In the entries below, which lines run from the one containing "pintle_cap();" to the one containing "before = set(bpy.data.objects)"? Copy exactly those lines, ends included, and no others.

**SOURCE RECORDS**.
━━━━━━━━━━━━━━━━━━━━

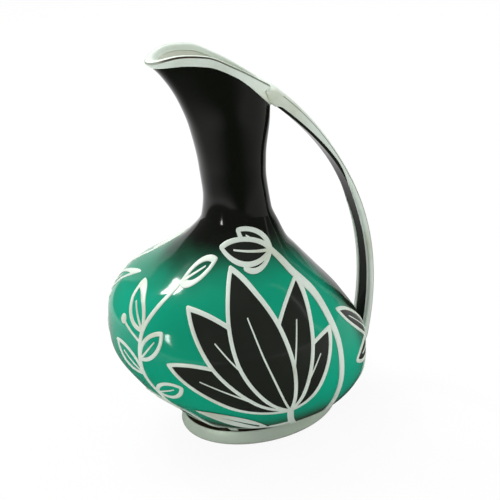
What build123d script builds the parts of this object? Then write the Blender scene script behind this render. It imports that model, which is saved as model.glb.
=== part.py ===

━━━━━━━━━━━━━━━━━━━━

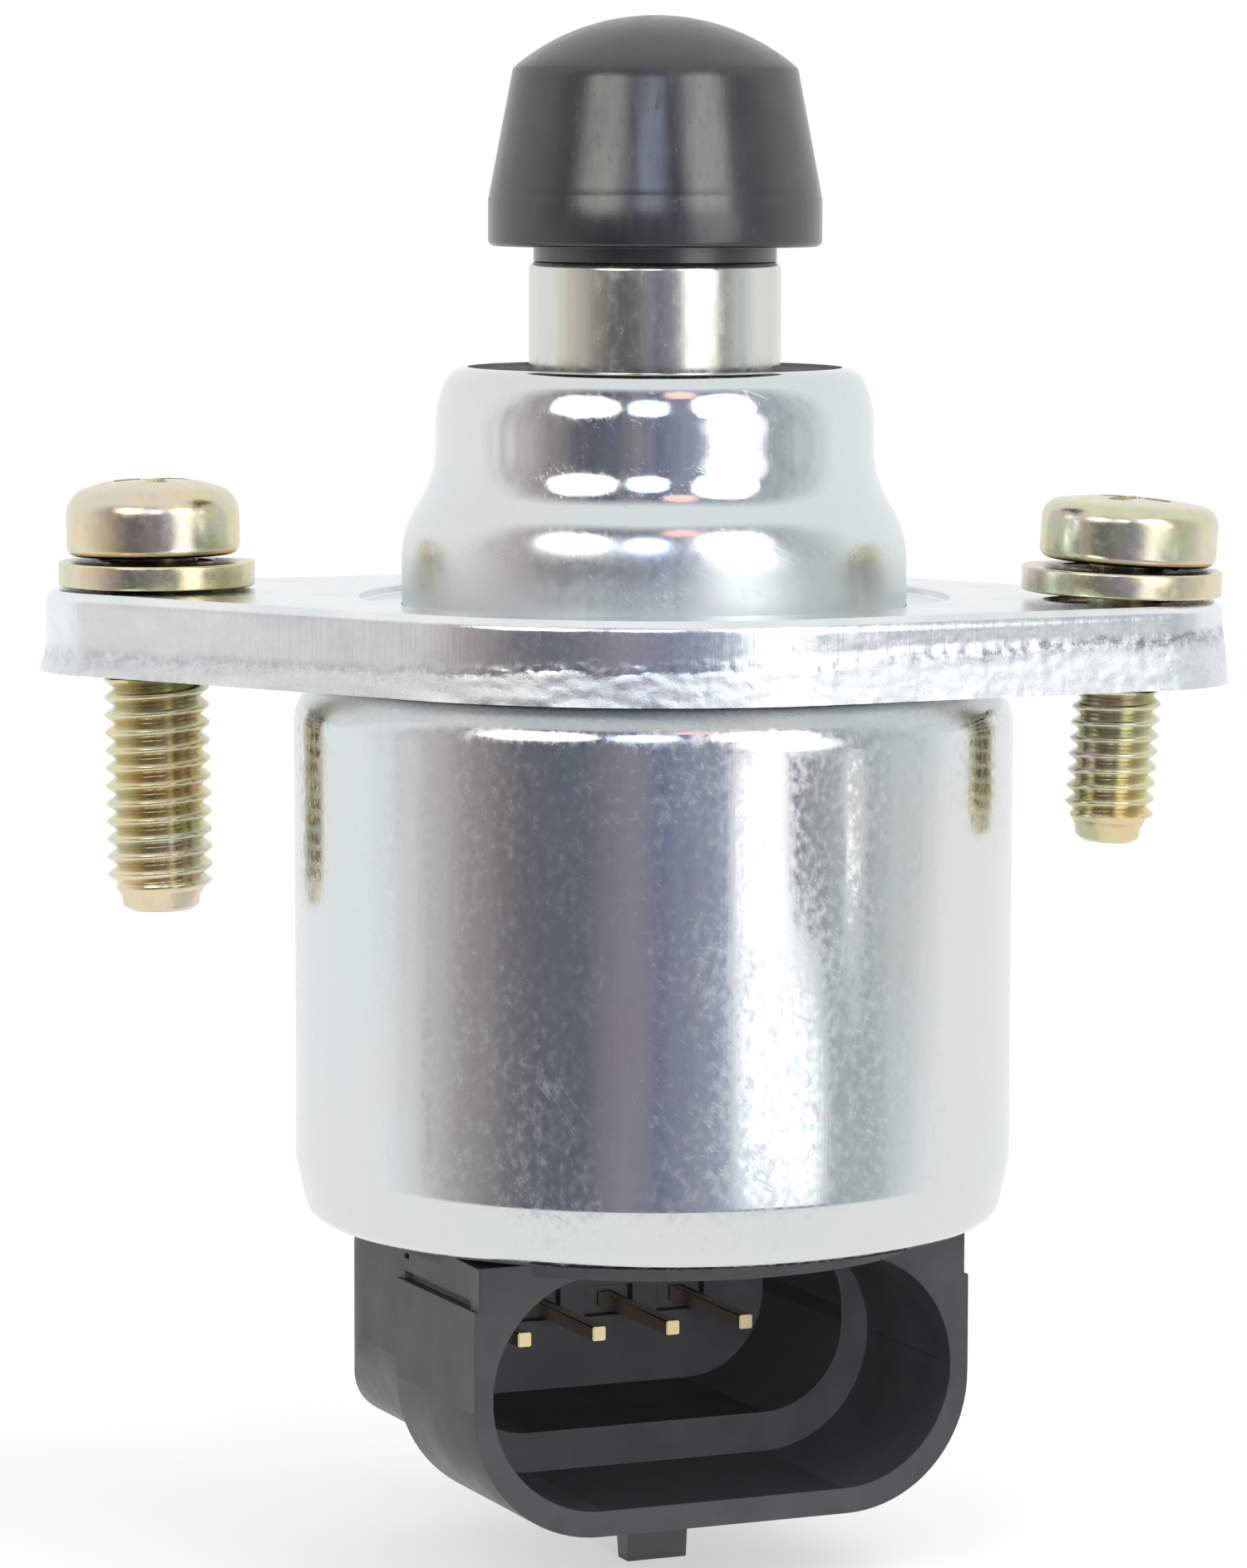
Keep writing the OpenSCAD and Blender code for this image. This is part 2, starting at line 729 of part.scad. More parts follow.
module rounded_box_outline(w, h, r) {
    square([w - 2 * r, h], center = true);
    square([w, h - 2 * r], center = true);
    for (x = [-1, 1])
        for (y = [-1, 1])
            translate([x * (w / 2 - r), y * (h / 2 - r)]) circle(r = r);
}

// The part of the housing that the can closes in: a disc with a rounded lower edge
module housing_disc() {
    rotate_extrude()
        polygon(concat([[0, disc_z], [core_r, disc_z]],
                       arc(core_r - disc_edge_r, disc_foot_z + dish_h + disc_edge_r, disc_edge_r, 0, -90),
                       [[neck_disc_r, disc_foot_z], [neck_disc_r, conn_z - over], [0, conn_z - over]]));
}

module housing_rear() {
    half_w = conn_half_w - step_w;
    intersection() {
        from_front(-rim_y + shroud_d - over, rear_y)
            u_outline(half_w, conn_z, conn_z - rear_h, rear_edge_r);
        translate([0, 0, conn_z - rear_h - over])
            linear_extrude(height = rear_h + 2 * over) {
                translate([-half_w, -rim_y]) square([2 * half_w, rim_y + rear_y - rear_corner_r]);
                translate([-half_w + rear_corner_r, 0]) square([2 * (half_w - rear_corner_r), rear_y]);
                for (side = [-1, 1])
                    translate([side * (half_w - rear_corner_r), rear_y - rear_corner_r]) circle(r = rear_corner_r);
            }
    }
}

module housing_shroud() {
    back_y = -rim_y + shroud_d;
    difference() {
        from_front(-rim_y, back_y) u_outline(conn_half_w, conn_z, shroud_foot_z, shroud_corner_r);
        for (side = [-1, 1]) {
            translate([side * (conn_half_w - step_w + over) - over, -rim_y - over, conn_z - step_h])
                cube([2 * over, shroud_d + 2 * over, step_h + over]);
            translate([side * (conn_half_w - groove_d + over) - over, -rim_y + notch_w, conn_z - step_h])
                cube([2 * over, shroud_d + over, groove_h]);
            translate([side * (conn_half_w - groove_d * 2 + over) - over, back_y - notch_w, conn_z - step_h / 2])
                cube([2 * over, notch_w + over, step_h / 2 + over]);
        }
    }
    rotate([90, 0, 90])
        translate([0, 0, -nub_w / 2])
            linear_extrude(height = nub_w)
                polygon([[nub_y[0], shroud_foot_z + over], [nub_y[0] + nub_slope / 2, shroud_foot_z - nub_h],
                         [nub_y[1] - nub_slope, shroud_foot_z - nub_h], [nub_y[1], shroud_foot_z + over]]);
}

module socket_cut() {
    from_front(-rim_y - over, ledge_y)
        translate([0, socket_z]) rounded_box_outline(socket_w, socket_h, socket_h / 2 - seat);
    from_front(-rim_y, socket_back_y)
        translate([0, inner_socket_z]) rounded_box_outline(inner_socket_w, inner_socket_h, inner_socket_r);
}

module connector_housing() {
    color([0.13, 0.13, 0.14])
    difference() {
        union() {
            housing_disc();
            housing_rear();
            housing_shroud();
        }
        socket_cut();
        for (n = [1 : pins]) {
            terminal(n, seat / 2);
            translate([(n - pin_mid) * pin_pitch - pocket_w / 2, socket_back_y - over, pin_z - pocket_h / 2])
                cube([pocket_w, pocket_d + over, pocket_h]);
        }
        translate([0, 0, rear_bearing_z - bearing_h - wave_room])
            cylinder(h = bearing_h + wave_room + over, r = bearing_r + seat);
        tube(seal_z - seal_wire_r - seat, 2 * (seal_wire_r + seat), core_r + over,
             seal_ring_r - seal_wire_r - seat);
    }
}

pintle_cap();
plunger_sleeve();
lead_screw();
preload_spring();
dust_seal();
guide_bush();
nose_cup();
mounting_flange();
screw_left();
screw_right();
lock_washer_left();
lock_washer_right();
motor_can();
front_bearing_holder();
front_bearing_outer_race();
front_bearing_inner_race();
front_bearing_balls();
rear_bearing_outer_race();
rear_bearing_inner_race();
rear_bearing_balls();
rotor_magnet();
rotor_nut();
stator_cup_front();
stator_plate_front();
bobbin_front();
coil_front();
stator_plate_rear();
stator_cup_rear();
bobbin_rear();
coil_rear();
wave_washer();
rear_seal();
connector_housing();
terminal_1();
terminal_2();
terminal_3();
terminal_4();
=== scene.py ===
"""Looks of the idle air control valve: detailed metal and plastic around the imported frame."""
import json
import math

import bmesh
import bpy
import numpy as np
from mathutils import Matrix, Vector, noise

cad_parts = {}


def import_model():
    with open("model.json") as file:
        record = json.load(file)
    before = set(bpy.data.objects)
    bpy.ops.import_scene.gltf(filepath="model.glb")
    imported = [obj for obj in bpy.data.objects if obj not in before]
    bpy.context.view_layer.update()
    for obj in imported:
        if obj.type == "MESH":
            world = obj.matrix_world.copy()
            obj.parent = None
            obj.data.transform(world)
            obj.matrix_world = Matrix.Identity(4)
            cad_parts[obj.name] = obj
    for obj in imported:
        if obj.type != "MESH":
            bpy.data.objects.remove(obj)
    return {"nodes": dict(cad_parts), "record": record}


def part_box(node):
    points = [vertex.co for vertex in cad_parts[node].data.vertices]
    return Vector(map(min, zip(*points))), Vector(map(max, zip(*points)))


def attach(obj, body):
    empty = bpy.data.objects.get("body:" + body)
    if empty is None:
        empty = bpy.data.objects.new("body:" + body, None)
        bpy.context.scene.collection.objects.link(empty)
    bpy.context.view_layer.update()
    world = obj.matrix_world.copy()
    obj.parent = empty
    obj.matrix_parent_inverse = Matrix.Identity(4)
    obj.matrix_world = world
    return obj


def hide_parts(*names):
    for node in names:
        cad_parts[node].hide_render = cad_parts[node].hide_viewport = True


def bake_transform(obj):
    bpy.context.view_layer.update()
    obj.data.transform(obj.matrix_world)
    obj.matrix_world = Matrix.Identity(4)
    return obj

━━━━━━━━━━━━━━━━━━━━

**CORRECT RESPONSE**.
pintle_cap();
plunger_sleeve();
lead_screw();
preload_spring();
dust_seal();
guide_bush();
nose_cup();
mounting_flange();
screw_left();
screw_right();
lock_washer_left();
lock_washer_right();
motor_can();
front_bearing_holder();
front_bearing_outer_race();
front_bearing_inner_race();
front_bearing_balls();
rear_bearing_outer_race();
rear_bearing_inner_race();
rear_bearing_balls();
rotor_magnet();
rotor_nut();
stator_cup_front();
stator_plate_front();
bobbin_front();
coil_front();
stator_plate_rear();
stator_cup_rear();
bobbin_rear();
coil_rear();
wave_washer();
rear_seal();
connector_housing();
terminal_1();
terminal_2();
terminal_3();
terminal_4();
=== scene.py ===
"""Looks of the idle air control valve: detailed metal and plastic around the imported frame."""
import json
import math

import bmesh
import bpy
import numpy as np
from mathutils import Matrix, Vector, noise

cad_parts = {}


def import_model():
    with open("model.json") as file:
        record = json.load(file)
    before = set(bpy.data.objects)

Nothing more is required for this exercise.